Okay, I can see Jill Facebook having a problem in that she just remains unaware of Steam. However, I'm not sure Jill Facebook really constitutes a significant demographic population within Steam's market. I would be more inclined to believe that the more tech savvy demographic population constitutes the overwhelming majority of Steam's market, in which case, as you said, it's not really a problem.

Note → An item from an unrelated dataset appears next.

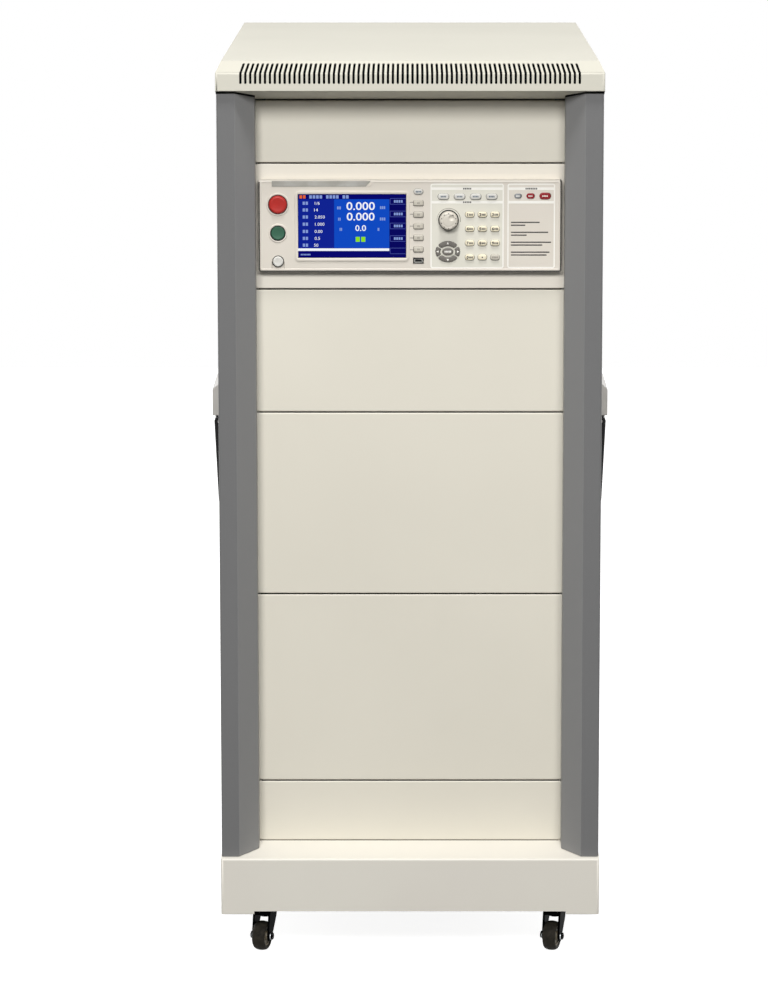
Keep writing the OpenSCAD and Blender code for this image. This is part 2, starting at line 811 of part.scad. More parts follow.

Even if the old desktop goes away, how is Steam prevented from ever being seen? Surely, Steam can simply be redesigned to operate within the Metro environment such to be visible as just another application accessible from the OS front-end interface. So, I'm still just not seeing a complete justification for all the soothsaying of a coming apocalypse for gaming on Windows. The only way I could see this as an end-of-times scenario for Windows gaming is if it becomes impossible, because Microsoft enforces it to be so, to purchase and install games in any other way other than via the Windows store, and only games approved by Microsoft are allowed on the store. Further, a requirement for this approval would have to be that the game is made by Microsoft or one of its business partners. In that case, yes, Windows gaming would die a horrible, miserable death. But, as long as there is nothing actually stopping game developers except the fact they have to put in a little extra effort to make the game work on the platform, I really just don't see the problem. Sure, the lazy ones and the ones refusing to adapt will die-off, but that happens with anything.